The recent United States Supreme Court ruling in United States v. Windsor (see prior blog article here) invalidated Section 3 of the Defense of Marriage Act, which had defined marriage as a union between a man and a woman.  The ruling greatly expands the estate and tax planning techniques available for married same-sex couples who live in a state like California that recognizes same-sex marriage.

On August 29, 2013, the Internal Revenue Service (IRS) issued Revenue Ruling 2013-17, which provides technical guidance for the federal tax treatment of married same-sex couples in light of the Windsor decision.  The Revenue Ruling provides the following guidance:

  • Gender neutral terms in the Internal Revenue Code (the “Code) which refer to marital status include individuals in same-sex marriages. Terms such as “spouse”  and “marriage”, include persons in same sex marriages if the couple is lawfully married.  The terms “husband” and “wife” include same-sex spouses.
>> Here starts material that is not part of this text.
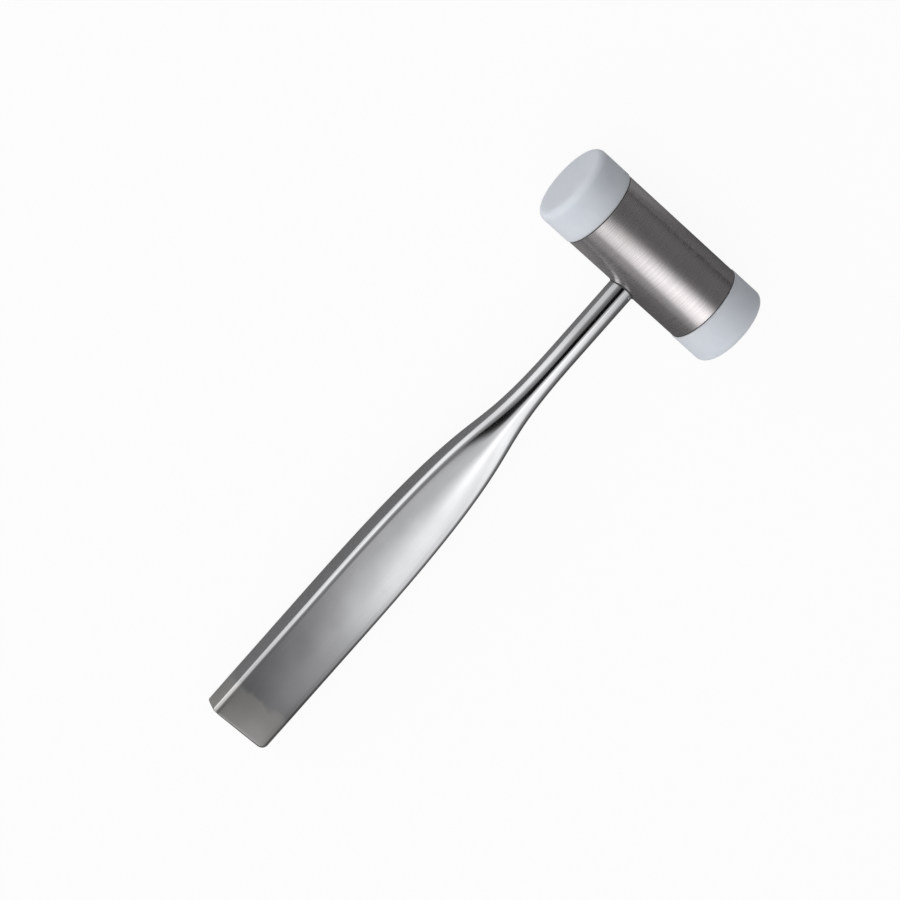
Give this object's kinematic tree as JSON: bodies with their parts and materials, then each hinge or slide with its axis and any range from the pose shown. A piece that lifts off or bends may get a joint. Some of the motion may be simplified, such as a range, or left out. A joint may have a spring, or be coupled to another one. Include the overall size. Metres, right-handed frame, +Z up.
{
  "type": "surgical mallet",
  "caption": "Surgical mallet with a turned steel head, screwed-in white nylon caps and a hollow flat-grip steel handle.",
  "frame": {"origin": "on the table, below the middle of the mallet as it lies on its side", "axes": "+X from the butt towards the head, +Y along the head's axis to the front cap, +Z up off the table"},
  "size_m": [0.24, 0.0826, 0.032],
  "materials": {
    "barrel_steel": "satin",
    "handle_steel": "polished",
    "cap_nylon": "satin"
  },
  "bodies": {
    "mallet": {"head_barrel": "barrel_steel", "handle_shell": "handle_steel", "handle_tang": "barrel_steel", "butt_piece": "handle_steel"},
    "front_cap": {"front_cap": "cap_nylon"},
    "rear_cap": {"rear_cap": "cap_nylon"}
  },
  "joints": [
    {"name": "front_cap_unscrew", "type": "slide", "parent": "mallet", "child": "front_cap", "axis": [0, 1, 0], "range_m": [0, 0.016]},
    {"name": "rear_cap_unscrew", "type": "slide", "parent": "mallet", "child": "rear_cap", "axis": [0, -1, 0], "range_m": [0, 0.016]}
  ]
}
  • Marital status is based on the laws of the state where marriage was entered into.  The IRS will recognize the marriages of individuals of the same sex who were married in a state that recognizes same-sex marriage, even if the couple lives in a state that does not.

  • The term “marriage” does not include registered domestic partnerships.  This rule applies to same-sex and opposite sex couples.

While this Revenue Ruling may be relied upon for the purpose of filing tax returns, married same-sex couples should consult with their tax advisor regarding whether to file amended or protective income, gift and estate tax returns.  The Revenue Ruling indicates that the IRS intends to issue additional guidance on the application of the Windsor decision to Federal tax administration, including the application of the ruling to employee benefit plans and arrangements.

Even if the Windsor decision does not apply to you, it is important that you review your estate plan in light of the “permanent” transfer tax relief passed by Congress earlier this year.

Copyright © 2019, Sheppard Mullin Richter & Hampton LLP.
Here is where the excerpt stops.